I collaborated closely with research scientists on scenario design, teleoperation data collection, and evaluation, ensuring that the data and model accurately represented real-world conditions, behaviors, and edge-cases. Strong focus was on denoising the data — deciding what factors should be varied or stay consistent, and which data should be included, excluded, or flagged so that models could learn more robustly and safely from complex environments. I learned to troubleshoot hardware and software issues, thinking critically about which sources to consult and what steps to follow when an arm motor broke, server crashed, or a data log entered the wrong data. I gained exposure to the vast world of hardware, robotics embodiment, and world models, and grew a stronger desire to contribute to the development of human-friendly AI systems.
Before working at the GEAR lab, I annotated and QA’ed multimodal datasets that included text, tables, images, and video, while defining labeling standards and resolving edge cases that affected model reliability. Through this process, I helped raise training data accuracy to near-complete consistency, while aligning a distributed team of over 60 annotators through clear documentation and shared guidelines. I also initiated a survey representing 200 annotators, in order to collect feedback on the data pipeline, workflow, and tooling system, synthesizing insights and proposing recommendations to directors, team leads, and tooling teams.
There are two main learnings that stuck with me through this experience:
Training data is essentially the model’s knowledge of the world. A model’s intelligence is fundamentally shaped by the data it is fed, and curating data is essentially an act of teaching and defining the world for the model’s eye and brain. This experience made me reflect on how we organize the world for AI systems, what signals we prioritize, and which dimensions of human experience — sensory, social, contextual — are currently represented and underrepresented in the data we give them.

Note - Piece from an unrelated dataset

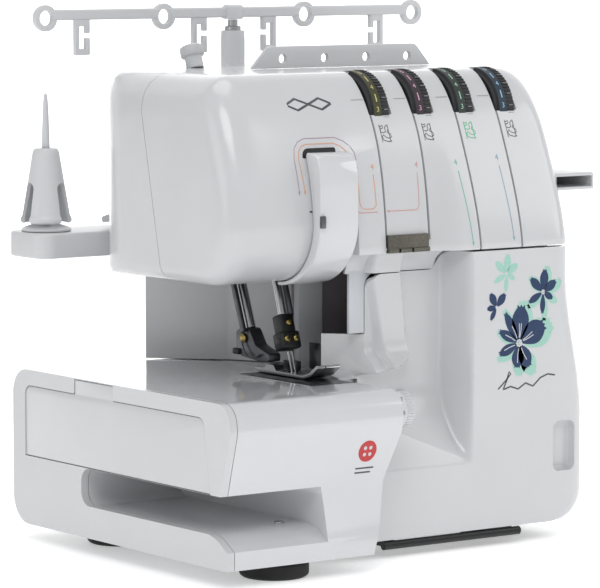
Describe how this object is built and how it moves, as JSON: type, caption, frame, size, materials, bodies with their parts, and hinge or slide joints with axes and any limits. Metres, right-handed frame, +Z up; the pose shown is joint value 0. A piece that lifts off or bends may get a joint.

Nothing beats a clear mission and hustle. Through employment at NVIDIA, I got to learn about the values the #1 valued company in the world runs by. NVIDIA is often referred to as the “biggest startup”, and fittingly, I experienced its scrappy culture where no resources are wasted, while getting to see communication structures across global stakeholders. I got to firsthand see how teams and processes are structured to maximize efficiency and impact, where massive data flows across the world everyday and is fed into intelligent systems determined to better our lives.